- [Task statement]: Copy exactly the lines from the start of the data below through the one that carries "return section.revolve(axis_point, Z_AXIS, 2", and only those.

Start Data block

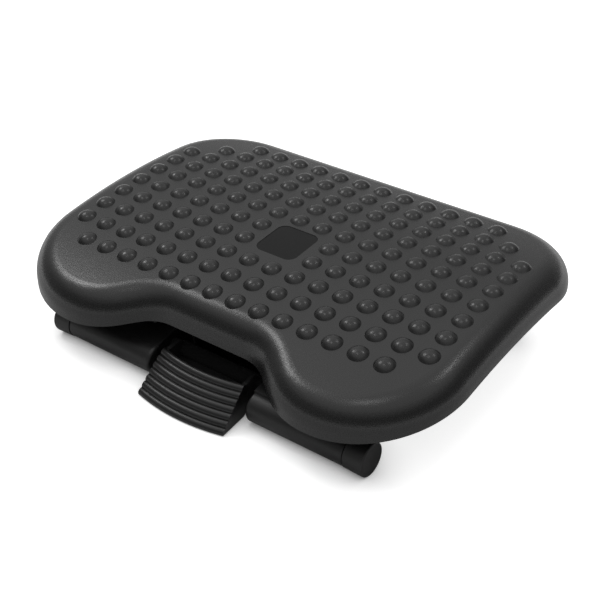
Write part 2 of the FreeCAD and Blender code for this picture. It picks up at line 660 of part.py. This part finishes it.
def end_cap(bar_y):
    """Right end cap: a plug in the bar and a flared foot with a flat underneath."""
    seam_x = BAR_END_X + CAP_GAP
    end_x = seam_x + CAP_LENGTH
    foot = Part.makeCone(CAP_SEAM_RADIUS, CAP_END_RADIUS, CAP_LENGTH, V(seam_x, bar_y, BAR_Z), X_AXIS)
    rim = [edge for edge in foot.Edges if edge.BoundBox.XMin > end_x - 0.01]
    foot = foot.makeFillet(CAP_EDGE_ROUND, rim)
    plug_radius = BAR_RADIUS - BAR_WALL - CAP_SPIGOT_CLEARANCE
    plug = rod_x(plug_radius, bar_y, BAR_Z, BAR_END_X - CAP_SPIGOT_LENGTH, seam_x)
    return joined([foot, plug]).cut(block(-FAR, FAR, -FAR, FAR, -FAR, 0))


def pedal_half_width(y):
    return PEDAL_TOP_HALF_WIDTH + PEDAL_TAPER * (y - PEDAL_TOP_Y)


def pedal_plan(inset):
    """Everything inside the pedal's tapered sides, less an inset."""
    corners = []
    front_y = PEDAL_PIVOT_Y - FAR / 4
    back_y = PEDAL_PIVOT_Y + FAR / 4
    for side, y in ((-1, front_y), (1, front_y), (1, back_y), (-1, back_y)):
        corners.append(V(side * (pedal_half_width(y) - inset), y, -FAR))
    return polygon(corners).extrude(V(0, 0, 2 * FAR))


def tread_point(share, rise=0.0):
    """Point in the middle plane a share of the way down the bowed tread, lifted by rise."""
    top = V(0, PEDAL_AXIS_Y - math.hypot(PEDAL_AXIS_Y - PEDAL_TOP_Y, PEDAL_TOP_HALF_WIDTH), PEDAL_TOP_Z)
    toe = V(0, PEDAL_AXIS_Y - PEDAL_PLAN_RADIUS, PEDAL_TOE_Z)
    along = toe - top
    outward = V(0, along.z, -along.y).normalize()
    bow = 4 * PEDAL_BOW * share * (1 - share)
    return top + along * share + outward * (bow + rise)


def turned(section, inner_y):
    """Section in the middle plane swept about the tread's vertical axis, cut to the pedal's sides."""
    half_turn = math.degrees(math.asin(PEDAL_TOE_HALF_WIDTH / (PEDAL_AXIS_Y - inner_y)))
    axis_point = V(0, PEDAL_AXIS_Y, 0)
    section.rotate(axis_point, Z_AXIS, -half_turn)
    return section.revolve(axis_point, Z_AXIS, 2 * half_turn).common(pedal_plan(0.0))


def pedal_tread():
    """Tread with rounded ribs across it."""
    edges = []
    for rib in range(PEDAL_RIBS):
        upper = tread_point(rib / PEDAL_RIBS)
        crest = tread_point((rib + 0.5) / PEDAL_RIBS, PEDAL_RIB_DEPTH)
        lower = tread_point((rib + 1) / PEDAL_RIBS)
        edges.append(Part.Arc(upper, crest, lower).toShape())
    toe = tread_point(1.0)
    top = tread_point(0.0)
    back = [toe, toe + V(0, PEDAL_TREAD * math.sqrt(2), 0), tread_point(0.5, -PEDAL_TREAD),
            tread_point(0.0, -PEDAL_TREAD), top]
    edges += Part.makePolygon(back).Edges
    return turned(Part.Face(Part.Wire(edges)), top.y)


def pedal_web():
    """Low plate inside the pedal, from the tread back to the hub."""
    start = tread_point(PEDAL_WEB_SHARE, -PEDAL_TREAD / 2)
    end = V(0, PEDAL_PIVOT_Y - PEDAL_HUB_RADIUS / 2, PEDAL_PIVOT_Z - PEDAL_HUB_RADIUS / 2)
    thick = V(0, 0, PEDAL_TREAD)
    return turned(polygon([start, end, end - thick, start - thick]), end.y)


def hanging_arm(y, x0, x1):
    """Arm from a shaft down to the link's pin."""
    plate = block(x0, x1, y - ARM_END_RADIUS, y + ARM_END_RADIUS, LINK_Z, PEDAL_PIVOT_Z)
    return plate.fuse(rod_x(ARM_END_RADIUS, y, LINK_Z, x0, x1))


def pedal():
    inset = PEDAL_TREAD / 2
    cheeks = prism_x([
        (PEDAL_TOE_Y + inset, PEDAL_TOE_Z),
        (PEDAL_TOP_Y + inset / 2, PEDAL_TOP_Z - inset),
        (PEDAL_TOP_Y + PEDAL_CHEEK_BACK, PEDAL_TOP_Z + PEDAL_CHEEK_RISE),
        (PEDAL_PIVOT_Y + PEDAL_HUB_RADIUS, PEDAL_PIVOT_Z),
        (PEDAL_PIVOT_Y, PEDAL_PIVOT_Z - PEDAL_HUB_RADIUS),
        (PEDAL_HEEL_Y, PEDAL_TOE_Z),
    ], -HOUSING_HALF_WIDTH, HOUSING_HALF_WIDTH)
    cheeks = cheeks.common(pedal_plan(0.0)).cut(pedal_plan(PEDAL_CHEEK))
    hub_end = HOUSING_HALF_WIDTH - HOUSING_WALL - SIDE_CLEARANCE
    hub = rod_x(PEDAL_HUB_RADIUS, PEDAL_PIVOT_Y, PEDAL_PIVOT_Z, -hub_end, hub_end).common(pedal_plan(0.0))
    spacer = rod_x(PEDAL_SPACER_RADIUS, PEDAL_PIVOT_Y, PEDAL_PIVOT_Z, -hub_end, hub_end)
    arm = hanging_arm(PEDAL_PIVOT_Y, ARM_X, ARM_X + ARM_THICKNESS)
    shapes = [pedal_tread(), pedal_web(), hub, spacer, arm] + cheeks.Solids
    bores = [
        rod_x(SHAFT_BORE_RADIUS, PEDAL_PIVOT_Y, PEDAL_PIVOT_Z, -hub_end, hub_end),
        rod_x(LINK_BORE_RADIUS, PEDAL_PIVOT_Y, LINK_Z, ARM_X, ARM_X + ARM_THICKNESS),
    ]
    return joined(shapes).cut(bores)


def release_link():
    x0 = LINK_X - LINK_THICKNESS / 2
    x1 = LINK_X + LINK_THICKNESS / 2
    half = LINK_HEIGHT / 2
    bar = block(x0, x1, PEDAL_PIVOT_Y, BRAKE_PIVOT_Y, LINK_Z - half, LINK_Z + half)
    ends = [rod_x(half, y, LINK_Z, x0, x1) for y in (PEDAL_PIVOT_Y, BRAKE_PIVOT_Y)]
    bores = [rod_x(LINK_BORE_RADIUS, y, LINK_Z, x0, x1) for y in (PEDAL_PIVOT_Y, BRAKE_PIVOT_Y)]
    return joined([bar] + ends).cut(bores)


def link_pin(y):
    head_x = LINK_X + LINK_THICKNESS / 2 + SIDE_CLEARANCE
    stem = rod_x(LINK_PIN_RADIUS, y, LINK_Z, ARM_X, head_x)
    head = rod_x(LINK_PIN_HEAD_RADIUS, y, LINK_Z, head_x, head_x + LINK_PIN_HEAD)
    return joined([stem, head])


def brake_lever():
    shoe = arc_sector(SHOE_RADIUS, SHOE_BACK_RADIUS, PAD_BOTTOM_ANGLE, PAD_TOP_ANGLE, PAD_HALF_WIDTH)
    neck_radius = SHOE_RADIUS + SHOE_BACKING / 2
    neck = prism_x([
        (BRAKE_PIVOT_Y - BRAKE_HUB_RADIUS, PEDAL_PIVOT_Z),
        (BRAKE_PIVOT_Y + BRAKE_HUB_RADIUS, PEDAL_PIVOT_Z),
        (SPRING_FRONT_Y - SPRING_SPIGOT_LENGTH, SPRING_Z + SPRING_SEAT_RADIUS),
        arc_point(neck_radius, PAD_TOP_ANGLE),
        arc_point(neck_radius, PAD_BOTTOM_ANGLE),
    ], -PAD_HALF_WIDTH, PAD_HALF_WIDTH)
    hub_end = BRAKE_HUB_HALF_LENGTH
    hub = rod_x(BRAKE_HUB_RADIUS, BRAKE_PIVOT_Y, PEDAL_PIVOT_Z, -hub_end, hub_end)
    arm = hanging_arm(BRAKE_PIVOT_Y, ARM_X, ARM_X + ARM_THICKNESS)
    back = V(0, 1, 0)
    spring_end = V(0, SPRING_FRONT_Y, SPRING_Z)
    seat = Part.makeCylinder(SPRING_SEAT_RADIUS, SPRING_SEAT_RADIUS, spring_end, -back)
    spigot = Part.makeCylinder(SPRING_SPIGOT_RADIUS, SPRING_SPIGOT_LENGTH, spring_end, back)
    bores = [
        rod_x(SHAFT_BORE_RADIUS, BRAKE_PIVOT_Y, PEDAL_PIVOT_Z, -hub_end, hub_end),
        rod_x(LINK_BORE_RADIUS, BRAKE_PIVOT_Y, LINK_Z, ARM_X, ARM_X + ARM_THICKNESS),
    ]
    return joined([shoe, neck, hub, arm, seat, spigot]).cut(bores)


def brake_pad():
    return arc_sector(PAD_FACE_RADIUS, SHOE_RADIUS, PAD_BOTTOM_ANGLE, PAD_TOP_ANGLE, PAD_HALF_WIDTH)


def brake_spring():
    """Compression spring along Y between the lever's seat and the spring wall."""
    pitch = (SPRING_LENGTH - 2 * SPRING_WIRE_RADIUS - 2 * SPRING_END_GAP) / SPRING_TURNS
    path = Part.makeHelix(pitch, pitch * SPRING_TURNS, SPRING_RADIUS)
    wire = Part.Wire(path.Edges)
    start = V(SPRING_RADIUS, 0, 0)
    ring = Part.Wire(Part.Circle(start, V(0, 1, 0), SPRING_WIRE_RADIUS).toShape())
    coil = wire.makePipeShell([ring], True, True)
    coil.rotate(V(0, 0, 0), X_AXIS, -90)
    coil.translate(V(0, SPRING_FRONT_Y + SPRING_WIRE_RADIUS + SPRING_END_GAP, SPRING_Z))
    return coil


def parts():
    pivot_rod, pivot_clips = shaft(PIVOT_ROD_RADIUS, PIVOT_Y, PIVOT_Z, HINGE_X + EAR_GAP + EAR_WIDTH)
    pedal_pin, pedal_clips = shaft(SHAFT_RADIUS, PEDAL_PIVOT_Y, PEDAL_PIVOT_Z, WING_INNER_X)
    brake_pin, brake_clips = shaft(SHAFT_RADIUS, BRAKE_PIVOT_Y, PEDAL_PIVOT_Z, WEB_X + WEB_THICKNESS)
    right_bracket = hinge_bracket()
    front_cap = end_cap(FRONT_BAR_Y)
    rear_cap = end_cap(REAR_BAR_Y)
    return {
        "platform_shell": [platform_shell()],
        "badge_inlay": [badge_inlay()],
        "hinge_bracket_right": [right_bracket],
        "hinge_bracket_left": [mirrored(right_bracket)],
        "hinge_bushes": hinge_bushes(),
        "bracket_screws": [screw(x, y, BRACKET_PLATE_Z, 1) for x, y in bracket_screw_places()],
        "lock_arc": [lock_arc()],
        "lock_arc_screws": [screw(x, y, ARC_FLANGE_Z, 1) for x, y in arc_screw_places()],
        "base_housing": [base_housing()],
        "base_cover": [base_cover()],
        "cover_screws": [screw(x, y, BASE_BOTTOM_Z + SCREW_HEAD, 1) for x, y in cover_screw_places()],
        "rear_bar": [rear_bar()],
        "rear_bar_screws": [screw(x, REAR_BAR_Y, SADDLE_TOP_Z, -1) for x in (-BAR_SCREW_X, BAR_SCREW_X)],
        "end_cap_front_right": [front_cap],
        "end_cap_front_left": [mirrored(front_cap)],
        "end_cap_rear_right": [rear_cap],
        "end_cap_rear_left": [mirrored(rear_cap)],
        "stop_buffers": [stop_buffer(x) for x in (-STOP_X, STOP_X)],
        "pivot_rod": [pivot_rod],
        "pivot_rod_clips": pivot_clips,
        "pedal": [pedal()],
        "pedal_pin": [pedal_pin],
        "pedal_pin_clips": pedal_clips,
        "release_link": [release_link()],
        "link_pin_front": [link_pin(PEDAL_PIVOT_Y)],
        "link_pin_rear": [link_pin(BRAKE_PIVOT_Y)],
        "brake_lever": [brake_lever()],
        "brake_pad": [brake_pad()],
        "brake_pin": [brake_pin],
        "brake_pin_clips": brake_clips,
        "brake_spring": [brake_spring()],
    }


def main():
    os.makedirs("parts", exist_ok=True)
    for name, solids in parts().items():
        shape = solids[0] if len(solids) == 1 else Part.makeCompound(solids)
        box = shape.BoundBox
        print(name, len(shape.Solids), shape.isValid(), round(shape.Volume),
              [round(value, 1) for value in (box.XMin, box.XMax, box.YMin, box.YMax, box.ZMin, box.ZMax)])
        shape.exportStep(os.path.join("parts", name + ".step"))


main()
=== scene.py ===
"""Looks of the tilting under-desk footrest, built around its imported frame. Metres, Z up."""
import json

import bpy
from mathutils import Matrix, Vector

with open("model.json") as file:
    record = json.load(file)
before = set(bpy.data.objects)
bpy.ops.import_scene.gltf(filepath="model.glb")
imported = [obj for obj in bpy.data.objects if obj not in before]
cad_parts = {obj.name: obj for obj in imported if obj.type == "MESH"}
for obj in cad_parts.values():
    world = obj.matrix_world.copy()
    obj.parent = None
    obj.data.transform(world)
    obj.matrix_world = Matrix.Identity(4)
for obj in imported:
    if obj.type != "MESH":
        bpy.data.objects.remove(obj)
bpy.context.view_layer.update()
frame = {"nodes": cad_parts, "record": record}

MM = 0.001

# Camera: the photograph's viewpoint, direction and lens
CAMERA_PLACE = Vector((0.5593, -0.7383, 0.6410))
CAMERA_FORWARD = Vector((-0.5001, 0.6703, -0.5483))
LENS_MM = 70.3
SENSOR_MM = 36.0
CLIP_END = 30.0

# World: strength of its sides and its ceiling, and the heights of the direction between which one becomes the other
SIDES = 0.13
CEILING = 0.88
CEILING_LOW = 0.45
CEILING_HIGH = 0.86
# Soft bright patches of the world: direction, strength, falloff
LOBES = (
    ((-0.79, 0.37, 0.50), 0.33, 6.0),
    ((-0.45, 0.88, 0.10), 0.35, 4.0),
)
# How much of the white background glossy rays see
GLOSSY_SHARE = 0.05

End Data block

- [Task answer]:
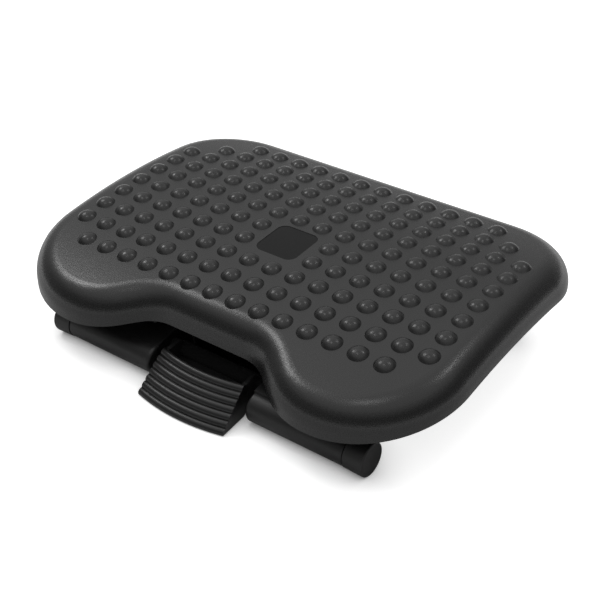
Write part 2 of the FreeCAD and Blender code for this picture. It picks up at line 660 of part.py. This part finishes it.
def end_cap(bar_y):
    """Right end cap: a plug in the bar and a flared foot with a flat underneath."""
    seam_x = BAR_END_X + CAP_GAP
    end_x = seam_x + CAP_LENGTH
    foot = Part.makeCone(CAP_SEAM_RADIUS, CAP_END_RADIUS, CAP_LENGTH, V(seam_x, bar_y, BAR_Z), X_AXIS)
    rim = [edge for edge in foot.Edges if edge.BoundBox.XMin > end_x - 0.01]
    foot = foot.makeFillet(CAP_EDGE_ROUND, rim)
    plug_radius = BAR_RADIUS - BAR_WALL - CAP_SPIGOT_CLEARANCE
    plug = rod_x(plug_radius, bar_y, BAR_Z, BAR_END_X - CAP_SPIGOT_LENGTH, seam_x)
    return joined([foot, plug]).cut(block(-FAR, FAR, -FAR, FAR, -FAR, 0))


def pedal_half_width(y):
    return PEDAL_TOP_HALF_WIDTH + PEDAL_TAPER * (y - PEDAL_TOP_Y)


def pedal_plan(inset):
    """Everything inside the pedal's tapered sides, less an inset."""
    corners = []
    front_y = PEDAL_PIVOT_Y - FAR / 4
    back_y = PEDAL_PIVOT_Y + FAR / 4
    for side, y in ((-1, front_y), (1, front_y), (1, back_y), (-1, back_y)):
        corners.append(V(side * (pedal_half_width(y) - inset), y, -FAR))
    return polygon(corners).extrude(V(0, 0, 2 * FAR))


def tread_point(share, rise=0.0):
    """Point in the middle plane a share of the way down the bowed tread, lifted by rise."""
    top = V(0, PEDAL_AXIS_Y - math.hypot(PEDAL_AXIS_Y - PEDAL_TOP_Y, PEDAL_TOP_HALF_WIDTH), PEDAL_TOP_Z)
    toe = V(0, PEDAL_AXIS_Y - PEDAL_PLAN_RADIUS, PEDAL_TOE_Z)
    along = toe - top
    outward = V(0, along.z, -along.y).normalize()
    bow = 4 * PEDAL_BOW * share * (1 - share)
    return top + along * share + outward * (bow + rise)


def turned(section, inner_y):
    """Section in the middle plane swept about the tread's vertical axis, cut to the pedal's sides."""
    half_turn = math.degrees(math.asin(PEDAL_TOE_HALF_WIDTH / (PEDAL_AXIS_Y - inner_y)))
    axis_point = V(0, PEDAL_AXIS_Y, 0)
    section.rotate(axis_point, Z_AXIS, -half_turn)
    return section.revolve(axis_point, Z_AXIS, 2 * half_turn).common(pedal_plan(0.0))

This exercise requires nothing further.